2020年の大学入試改革を見据えて各校が改革に取り組む中、中学受験生&保護者の学校選びの基準も少しずつ変化している。いうなれば“脱偏差値”。その現状と対策を、早稲田アカデミーの中学受験部長である千葉崇博氏に聞いた。

早稲田アカデミー
千葉崇博
教務本部副本部長 中学受験部長兼教務一課長

 今年の中学受験の特徴を振り返ってみると、脱偏差値。偏差値にとらわれない学校の選び方が顕在化してきたといえます」。そう指摘するのは、早稲田アカデミーの千葉崇博中学受験部長だ。「例えば東京の女子御三家といわれる学校で、補欠合格者の繰り上がりが例年より多く見られました」。校名に頼らず、同じ進学校で他校を選択するケースが出てきたのだ。

 では受験生&保護者は、選択の基準として学校の何を見ているのか。それはその学校が未来をどう捉え、そのためにどのような教育を提供しようとしているか、だという。

「意識の高い保護者が見ているのは、2045年のシンギュラリティの問題です。自分の子どもたちが、人工知能を使う側になるのか、使われる側になるのか。簡単に言えば、使う側になるための教育を与えてくれる学校を選択するようになっているのです」

 英語教育ですら、AIを搭載した翻訳の出現で、ただ話せるだけでは武器にならない時代がやって来るかもしれない。思考力や判断力、表現力など、広く言えば“人工知能を使い、イノベーションを生み出すことのできる”人間に育ててくれる学校が評価される。一方で、有名校や伝統校でも、教育内容が旧態依然で、広報活動に消極的な学校、説明会に力を入れない学校は凋落傾向にある。パラダイムシフトとまではいかないが、保護者の目は厳しくなってきており、「学校選択の物差しは、確実に変わってきています」と千葉部長は語る。

低学年のうちに地頭を鍛えることが大切だという

 そんな中、早稲田アカデミーが取り組んでいるのは、低学年のうちに“地頭”を鍛える試みである。まずは、熱中、没頭できることに集中させ、「新しいことを知ることは、楽しい」と思わせること。ある部分が伸びると、他の能力も勝手に伸びてゆくからだ。

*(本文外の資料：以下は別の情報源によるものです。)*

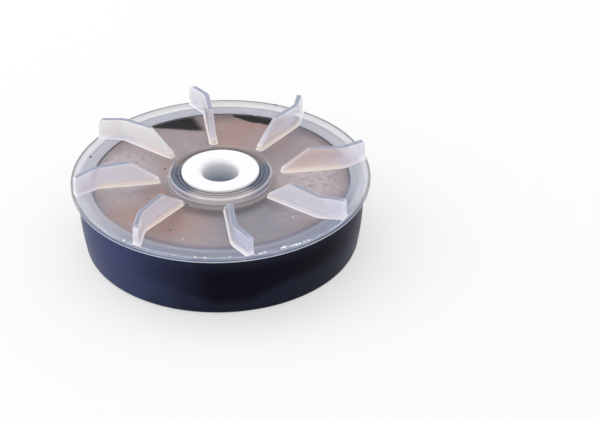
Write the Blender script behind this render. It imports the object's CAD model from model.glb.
# Looks of a magnetic-drive pump impeller, round the CAD frame. Metres, +Z up the bore.
import math
import random
import bpy
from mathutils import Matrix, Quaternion, Vector, noise


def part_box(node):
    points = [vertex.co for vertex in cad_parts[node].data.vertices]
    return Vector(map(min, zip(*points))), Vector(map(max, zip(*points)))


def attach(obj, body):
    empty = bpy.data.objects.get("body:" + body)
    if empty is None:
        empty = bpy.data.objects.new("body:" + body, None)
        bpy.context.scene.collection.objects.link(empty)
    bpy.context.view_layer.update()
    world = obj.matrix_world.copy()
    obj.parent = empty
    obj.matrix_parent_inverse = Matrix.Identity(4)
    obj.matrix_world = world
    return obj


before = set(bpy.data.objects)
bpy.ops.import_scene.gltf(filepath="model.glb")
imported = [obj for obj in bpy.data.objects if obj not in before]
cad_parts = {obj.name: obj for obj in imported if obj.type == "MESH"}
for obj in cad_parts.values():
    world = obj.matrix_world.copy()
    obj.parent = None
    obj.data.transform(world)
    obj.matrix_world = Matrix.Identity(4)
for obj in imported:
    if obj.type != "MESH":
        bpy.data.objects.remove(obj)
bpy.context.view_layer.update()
mm = 0.001
black = (0.0, 0.0, 0.0)
white = (1.0, 1.0, 1.0)
print("frame loaded:", sorted(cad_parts))

coverFlat = 19.5          # mm above the underside: top of the cover between the vanes
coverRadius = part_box("vane_cover")[1].x / mm
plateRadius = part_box("keeper_plate")[1].x / mm
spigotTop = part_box("cup")[1].z / mm


class Wire:
    # a shader socket that takes part in sums: each operator adds one Math node

    def __init__(self, board, socket):
        self.board = board
        self.socket = socket

    def sums(self, operation, *terms):
        return self.board.add("ShaderNodeMath", {"operation": operation}, dict(enumerate(terms)))

    def __add__(self, other):
        return self.sums("ADD", self, other)

    def __radd__(self, other):
        return self.sums("ADD", other, self)

    def __sub__(self, other):
        return self.sums("SUBTRACT", self, other)

    def __rsub__(self, other):
        return self.sums("SUBTRACT", other, self)

    def __mul__(self, other):
        return self.sums("MULTIPLY", self, other)

    def __rmul__(self, other):
        return self.sums("MULTIPLY", other, self)

    def __neg__(self):
        return self.sums("MULTIPLY", self, -1.0)

    def __abs__(self):
        return self.sums("ABSOLUTE", self)


def pick(sockets, key):
    for socket in sockets:
        if socket.identifier == key:
            return socket
    return sockets[key]


class Board:
    # a node tree, and the ways to add to it

    def __init__(self, tree):
        self.tree = tree
        self.tree.nodes.clear()

    def add(self, kind, settings=None, values=None, output=0):
        node = self.tree.nodes.new(kind)
        for setting, value in (settings or {}).items():
            setattr(node, setting, value)
        for key, value in (values or {}).items():
            self.feed(pick(node.inputs, key), value)
        return Wire(self, pick(node.outputs, output))

    def feed(self, socket, value):
        if isinstance(value, Wire):
            self.tree.links.new(value.socket, socket)
        elif socket.type == "RGBA":
            socket.default_value = (*value[:3], 1.0)
        else:
            socket.default_value = value

    def close(self, kind, shader):
        # joins the last shader to the tree's output
        output = self.tree.nodes.new(kind)
        self.tree.links.new(shader.socket, output.inputs["Surface"])

    def split(self, vector):
        return [self.add("ShaderNodeSeparateXYZ", None, {0: vector}, axis) for axis in "XYZ"]

    def rise(self, value, low, high):
        # 0 up to low, 1 from high on, smooth between
        settings = {"interpolation_type": "SMOOTHSTEP"}
        return self.add("ShaderNodeMapRange", settings, {"Value": value, "From Min": low, "From Max": high})

    def fall(self, value, low, high):
        return 1 - self.rise(value, low, high)

    def hill(self, value, start, full, fading, gone):
        return self.rise(value, start, full) * self.fall(value, fading, gone)

    def band(self, value, low, high, soft):
        return self.hill(value, low - soft, low + soft, high - soft, high + soft)

    def capped(self, value):
        # brings a sum of masks back under 1
        return self.rise(value, 0.0, 1.0)

    def slide(self, factor, first, second):
        # from one number to another
        return first + factor * (second - first)

    def vary(self, middle, noisy, spread):
        return middle + (noisy - 0.5) * spread

    def blend(self, factor, first, second):
        # from one colour to another
        settings = {"data_type": "RGBA", "clamp_factor": True}
        values = {"Factor_Float": factor, "A_Color": first, "B_Color": second}
        return self.add("ShaderNodeMix", settings, values, "Result_Color")


class Surface(Board):
    # a material; x, y, z and radius are the surface's place, in mm

    def __init__(self, name):
        self.material = bpy.data.materials.new(name)
        self.material.use_nodes = True
        super().__init__(self.material.node_tree)
        metres = self.add("ShaderNodeTexCoord", output="Object")
        self.place = self.add("ShaderNodeVectorMath", {"operation": "SCALE"}, {0: metres, "Scale": 1 / mm})
        self.x, self.y, self.z = self.split(self.place)
        self.radius = self.away(0.0, 0.0)

    def length(self, across, along):
        return across.sums("SQRT", across * across + along * along)

    def away(self, x, y):
        # distance from a point, seen from above
        return self.length(self.x - x, self.y - y)

    def spot(self, x, y, size, soft):
        return self.fall(self.away(x, y), size - soft, size + soft)

    def spots(self, places, softness):
        # all the patches of a list of (x, y, size) together
        patches = [self.spot(x, y, size, size * softness) for x, y, size in places]
        return sum(patches[1:], patches[0])

    def cloud(self, scale, detail, roughness, distortion=0.0):
        # scale is in blotches for each mm
        values = {"Vector": self.place, "Scale": scale, "Detail": detail,
                  "Roughness": roughness, "Distortion": distortion}
        return self.add("ShaderNodeTexNoise", {"noise_dimensions": "3D"}, values, "Fac")

    def bump(self, height, strength, depth):
        values = {"Height": height, "Strength": strength, "Distance": depth * mm}
        return self.add("ShaderNodeBump", None, values, "Normal")

    def finish(self, values):
        self.close("ShaderNodeOutputMaterial", self.add("ShaderNodeBsdfPrincipled", None, values))
        return self.material


def dress(piece, material):
    piece.data.materials.clear()
    piece.data.materials.append(material)
    piece.data.polygons.foreach_set("material_index", [0] * len(piece.data.polygons))
    piece.data.update()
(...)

「大切なのは、勉強が好きな子どもたちを受け入れる環境を与えてあげること。公立の小学校では、音楽や美術のコンクールで良い成績を上げると表彰してくれますが、全国模試で一番になってもあまり褒めてくれません。芸術やスポーツと同じように、勉強が好きな子もいるはずで、その活躍に対してきちんと評価してあげることが重要だと思うのです」

中学受験では、試験場へ向かう子どもたちを、塾の先生が励ます風景が見られる

 プロ野球選手で、練習が嫌いな選手はいても、野球そのものが嫌いな人はいないはず。それと同じように、新しいことを知ることが好きで、テストを受けるのが楽しいという気持ちを低学年のうちに育み、高学年では“合格”という目標の達成を狙う。そんな子どもたちのために、早稲田アカデミーは存在したいという。

「これまで多くの子どもたちを見てきましたが、地頭のいい子は日常生活の中で、常に疑問や関心を持ち続けています。そういう子どもは、寝ているとき以外は全て勉強なので、普通の子はかないません。地頭が鍛えられていれば知識は、後からいくらでも吸収できます」と千葉部長。鍛えるべきは、地頭なのだ。

 時代の一歩先を歩んでいる中学受験。社会の変化を最も敏感に反映して動き始めている。